## Your goal
Output, please, exactly those lines of the listing that come before the line with "# The mould", along with that line itself.

## Supplied material
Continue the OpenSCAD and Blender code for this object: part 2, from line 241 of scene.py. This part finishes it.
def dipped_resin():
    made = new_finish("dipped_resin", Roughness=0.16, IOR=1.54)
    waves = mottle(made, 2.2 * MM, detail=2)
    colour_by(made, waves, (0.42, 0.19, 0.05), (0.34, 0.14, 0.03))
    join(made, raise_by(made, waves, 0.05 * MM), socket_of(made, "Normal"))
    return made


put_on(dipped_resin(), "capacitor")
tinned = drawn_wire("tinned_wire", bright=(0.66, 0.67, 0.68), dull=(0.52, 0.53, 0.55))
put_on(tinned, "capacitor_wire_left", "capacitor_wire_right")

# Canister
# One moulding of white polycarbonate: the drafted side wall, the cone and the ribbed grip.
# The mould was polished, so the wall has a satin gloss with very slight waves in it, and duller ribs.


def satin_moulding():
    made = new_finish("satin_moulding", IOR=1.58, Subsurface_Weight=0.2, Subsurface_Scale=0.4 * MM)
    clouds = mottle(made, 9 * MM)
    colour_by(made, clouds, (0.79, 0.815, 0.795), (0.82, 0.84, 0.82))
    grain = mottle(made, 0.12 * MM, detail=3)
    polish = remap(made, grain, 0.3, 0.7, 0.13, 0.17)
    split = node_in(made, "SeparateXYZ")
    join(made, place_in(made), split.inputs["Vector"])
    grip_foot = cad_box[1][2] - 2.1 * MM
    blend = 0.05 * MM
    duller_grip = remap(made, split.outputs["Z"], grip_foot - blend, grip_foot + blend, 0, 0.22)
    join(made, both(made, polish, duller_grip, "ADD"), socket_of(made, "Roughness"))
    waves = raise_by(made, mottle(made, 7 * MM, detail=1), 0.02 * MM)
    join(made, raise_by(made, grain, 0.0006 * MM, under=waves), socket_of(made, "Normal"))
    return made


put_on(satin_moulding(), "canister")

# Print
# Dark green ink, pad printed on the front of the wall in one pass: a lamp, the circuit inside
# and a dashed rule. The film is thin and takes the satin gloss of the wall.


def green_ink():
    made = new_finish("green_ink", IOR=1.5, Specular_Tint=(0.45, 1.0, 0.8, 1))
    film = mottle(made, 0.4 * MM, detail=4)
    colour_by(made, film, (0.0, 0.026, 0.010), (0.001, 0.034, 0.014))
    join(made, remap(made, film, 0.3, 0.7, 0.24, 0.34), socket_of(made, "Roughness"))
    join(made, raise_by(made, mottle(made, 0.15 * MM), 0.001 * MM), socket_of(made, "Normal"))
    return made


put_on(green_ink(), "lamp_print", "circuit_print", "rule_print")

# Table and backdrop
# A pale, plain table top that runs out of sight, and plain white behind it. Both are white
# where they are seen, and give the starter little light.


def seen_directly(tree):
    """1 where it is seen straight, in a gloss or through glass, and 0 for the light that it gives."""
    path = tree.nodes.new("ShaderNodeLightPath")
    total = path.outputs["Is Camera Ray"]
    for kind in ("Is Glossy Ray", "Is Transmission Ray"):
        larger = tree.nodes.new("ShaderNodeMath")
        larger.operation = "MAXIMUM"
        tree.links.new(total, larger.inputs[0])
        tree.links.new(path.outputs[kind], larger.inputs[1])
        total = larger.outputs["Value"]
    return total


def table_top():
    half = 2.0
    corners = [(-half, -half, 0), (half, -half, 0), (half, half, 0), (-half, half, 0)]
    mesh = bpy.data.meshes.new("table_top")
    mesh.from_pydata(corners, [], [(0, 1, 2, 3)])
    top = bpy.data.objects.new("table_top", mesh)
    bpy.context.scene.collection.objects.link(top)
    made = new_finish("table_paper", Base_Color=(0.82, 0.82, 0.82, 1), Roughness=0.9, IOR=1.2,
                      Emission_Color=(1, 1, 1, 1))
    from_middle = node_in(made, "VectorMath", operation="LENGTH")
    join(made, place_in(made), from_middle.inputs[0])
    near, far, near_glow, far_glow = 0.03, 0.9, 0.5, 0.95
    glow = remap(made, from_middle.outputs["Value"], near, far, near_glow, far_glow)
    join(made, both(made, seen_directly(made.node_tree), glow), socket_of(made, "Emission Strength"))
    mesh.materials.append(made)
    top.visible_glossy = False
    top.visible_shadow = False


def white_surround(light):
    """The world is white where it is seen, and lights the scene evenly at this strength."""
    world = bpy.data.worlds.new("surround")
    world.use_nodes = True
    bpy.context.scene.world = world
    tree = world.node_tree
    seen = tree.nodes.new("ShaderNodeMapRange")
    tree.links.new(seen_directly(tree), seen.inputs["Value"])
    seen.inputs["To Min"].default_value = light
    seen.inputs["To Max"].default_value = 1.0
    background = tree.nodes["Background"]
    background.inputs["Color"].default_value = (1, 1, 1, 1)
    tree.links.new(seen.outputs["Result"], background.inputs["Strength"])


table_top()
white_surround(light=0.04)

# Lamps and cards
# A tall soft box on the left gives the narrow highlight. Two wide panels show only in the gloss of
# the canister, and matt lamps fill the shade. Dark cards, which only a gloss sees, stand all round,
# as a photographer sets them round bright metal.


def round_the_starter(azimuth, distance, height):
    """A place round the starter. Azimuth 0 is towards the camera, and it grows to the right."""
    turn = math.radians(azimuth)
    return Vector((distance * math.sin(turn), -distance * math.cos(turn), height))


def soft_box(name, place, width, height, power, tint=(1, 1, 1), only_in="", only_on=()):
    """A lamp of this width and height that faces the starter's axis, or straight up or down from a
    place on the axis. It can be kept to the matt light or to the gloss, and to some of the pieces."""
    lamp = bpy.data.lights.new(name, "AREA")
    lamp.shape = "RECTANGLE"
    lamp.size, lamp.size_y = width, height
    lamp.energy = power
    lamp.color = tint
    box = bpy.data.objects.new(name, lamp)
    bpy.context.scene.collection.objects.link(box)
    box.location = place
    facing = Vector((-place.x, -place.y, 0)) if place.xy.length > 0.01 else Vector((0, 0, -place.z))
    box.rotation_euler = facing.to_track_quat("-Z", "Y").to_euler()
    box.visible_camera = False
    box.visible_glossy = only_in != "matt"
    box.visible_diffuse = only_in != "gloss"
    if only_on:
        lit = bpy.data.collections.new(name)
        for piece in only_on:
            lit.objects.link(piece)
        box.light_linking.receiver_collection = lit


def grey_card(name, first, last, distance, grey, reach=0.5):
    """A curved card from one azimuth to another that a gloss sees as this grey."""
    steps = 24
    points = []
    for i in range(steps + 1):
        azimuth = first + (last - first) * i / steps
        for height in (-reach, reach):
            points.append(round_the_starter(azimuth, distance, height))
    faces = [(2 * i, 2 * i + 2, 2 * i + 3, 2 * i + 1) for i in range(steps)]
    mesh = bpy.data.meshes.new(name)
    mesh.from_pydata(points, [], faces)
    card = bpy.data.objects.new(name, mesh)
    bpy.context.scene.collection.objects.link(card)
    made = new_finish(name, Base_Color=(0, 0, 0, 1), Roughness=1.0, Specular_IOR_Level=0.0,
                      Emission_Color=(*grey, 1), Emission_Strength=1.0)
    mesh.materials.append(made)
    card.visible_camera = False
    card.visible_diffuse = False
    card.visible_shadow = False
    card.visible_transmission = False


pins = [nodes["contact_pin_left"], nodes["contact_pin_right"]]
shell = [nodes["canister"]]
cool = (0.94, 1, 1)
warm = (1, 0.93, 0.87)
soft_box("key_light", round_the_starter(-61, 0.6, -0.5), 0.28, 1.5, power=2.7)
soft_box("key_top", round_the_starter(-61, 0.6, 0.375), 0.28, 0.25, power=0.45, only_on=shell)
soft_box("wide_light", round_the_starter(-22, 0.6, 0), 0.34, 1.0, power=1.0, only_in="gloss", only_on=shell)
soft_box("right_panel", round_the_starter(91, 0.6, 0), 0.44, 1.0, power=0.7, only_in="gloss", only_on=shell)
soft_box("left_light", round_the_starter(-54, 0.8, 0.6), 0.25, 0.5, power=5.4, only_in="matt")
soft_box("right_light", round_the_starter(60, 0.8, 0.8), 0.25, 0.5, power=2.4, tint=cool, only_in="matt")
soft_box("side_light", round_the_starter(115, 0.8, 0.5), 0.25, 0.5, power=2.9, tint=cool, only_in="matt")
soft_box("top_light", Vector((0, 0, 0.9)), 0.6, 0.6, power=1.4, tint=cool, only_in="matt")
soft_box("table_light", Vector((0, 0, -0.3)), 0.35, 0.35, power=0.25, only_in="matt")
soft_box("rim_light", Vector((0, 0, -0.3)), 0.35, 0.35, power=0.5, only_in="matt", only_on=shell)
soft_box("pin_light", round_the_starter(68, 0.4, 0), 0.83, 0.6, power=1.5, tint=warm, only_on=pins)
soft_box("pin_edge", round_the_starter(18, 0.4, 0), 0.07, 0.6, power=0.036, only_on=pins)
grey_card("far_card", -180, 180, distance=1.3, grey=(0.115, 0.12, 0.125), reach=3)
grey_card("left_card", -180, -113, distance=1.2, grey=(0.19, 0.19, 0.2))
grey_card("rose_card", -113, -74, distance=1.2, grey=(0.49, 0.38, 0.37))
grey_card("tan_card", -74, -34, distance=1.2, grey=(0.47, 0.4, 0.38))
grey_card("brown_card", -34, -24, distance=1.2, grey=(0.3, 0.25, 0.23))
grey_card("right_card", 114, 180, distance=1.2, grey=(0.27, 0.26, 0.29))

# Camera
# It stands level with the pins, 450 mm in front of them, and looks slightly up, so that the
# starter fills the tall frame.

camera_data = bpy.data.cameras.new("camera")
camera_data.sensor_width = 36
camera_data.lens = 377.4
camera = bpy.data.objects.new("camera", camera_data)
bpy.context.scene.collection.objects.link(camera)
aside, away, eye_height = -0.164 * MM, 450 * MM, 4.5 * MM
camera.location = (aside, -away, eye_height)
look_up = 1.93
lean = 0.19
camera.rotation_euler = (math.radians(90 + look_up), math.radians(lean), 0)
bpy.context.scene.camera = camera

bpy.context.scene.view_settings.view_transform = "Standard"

## Exercise result
Continue the OpenSCAD and Blender code for this object: part 2, from line 241 of scene.py. This part finishes it.
def dipped_resin():
    made = new_finish("dipped_resin", Roughness=0.16, IOR=1.54)
    waves = mottle(made, 2.2 * MM, detail=2)
    colour_by(made, waves, (0.42, 0.19, 0.05), (0.34, 0.14, 0.03))
    join(made, raise_by(made, waves, 0.05 * MM), socket_of(made, "Normal"))
    return made


put_on(dipped_resin(), "capacitor")
tinned = drawn_wire("tinned_wire", bright=(0.66, 0.67, 0.68), dull=(0.52, 0.53, 0.55))
put_on(tinned, "capacitor_wire_left", "capacitor_wire_right")

# Canister
# One moulding of white polycarbonate: the drafted side wall, the cone and the ribbed grip.
# The mould was polished, so the wall has a satin gloss with very slight waves in it, and duller ribs.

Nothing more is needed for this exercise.